3. Employee Relations
Transparency is critical. Communicate what you are monitoring, why, and how it benefits both the organization and employees. In jurisdictions with works councils or collective bargaining, formal consultation may be required.
Managing Compliance and Cost
Two challenges surface in every deployment: compliance complexity and perceived expense.
Compliance:
Continuous monitoring must operate within the constraints of privacy, employment, and anti-discrimination law. This means aligning vendor capabilities with what is lawful in each jurisdiction, and documenting every decision through Data Protection Impact Assessments (DPIAs) or equivalent.
Cost:
The ROI case is straightforward but must be framed in CFO-relevant terms. Model avoided costs: fines, litigation, operational downtime, and reputational damage. In most cases, preventing one serious incident offsets multiple years of program spend.

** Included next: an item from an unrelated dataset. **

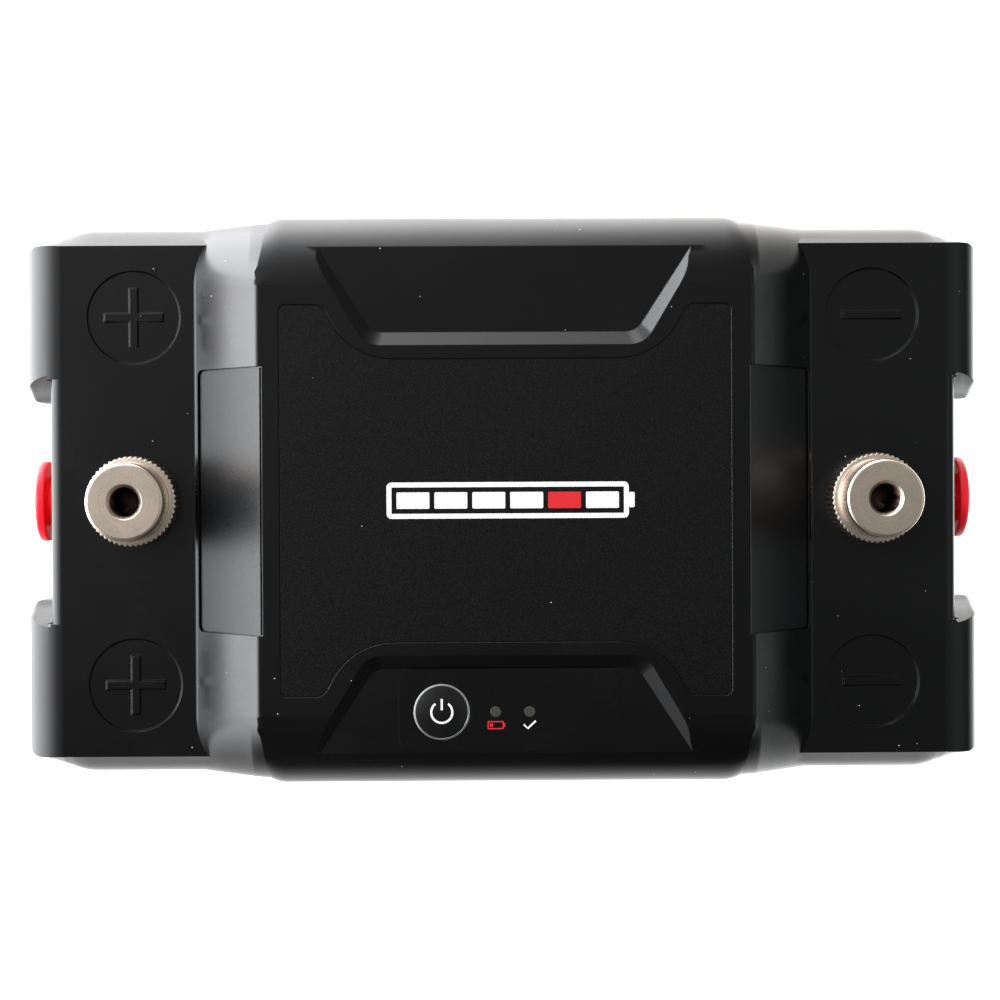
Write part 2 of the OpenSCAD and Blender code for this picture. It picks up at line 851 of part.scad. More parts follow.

The Implementation Roadmap
A phased approach prevents disruption and builds internal credibility:
- Risk Mapping & Policy Development
Audit current gaps. Identify which roles are high-risk and define lawful, role-specific monitoring parameters. - Vendor Selection
Look beyond marketing promises. Prioritize data accuracy, jurisdictional compliance, integration ease, and the ability to suppress irrelevant or prohibited data. - Pilot in Critical Roles
Start with high-impact functions (finance, regulated operations, safety-critical roles). Measure alert accuracy, time-to-action, and operational impact. - Scale with Process Discipline
Once validated, expand coverage tier-by-tier. Embed alert handling into HR, compliance, and line management workflows. - Governance and Review
Establish a quarterly oversight process to review alert trends, false positives, and policy refinements. This keeps the program aligned with both regulatory change and operational realities.
The Takeaway
Continuous monitoring is not about catching people out. It’s about removing blind spots from your operational risk model.
In an environment where risk is real-time, competitive advantage belongs to organizations that detect and act first. For a £7M-revenue business, that might mean preventing the single incident that could stall growth, derail a funding round, or trigger unplanned regulatory scrutiny.
Leaders who view continuous monitoring as a compliance box will deploy it reactively and minimally. Those who see it as a strategic capability will embed it into the core of their operational governance — and quietly build a resilience advantage their competitors won’t see until it’s too late.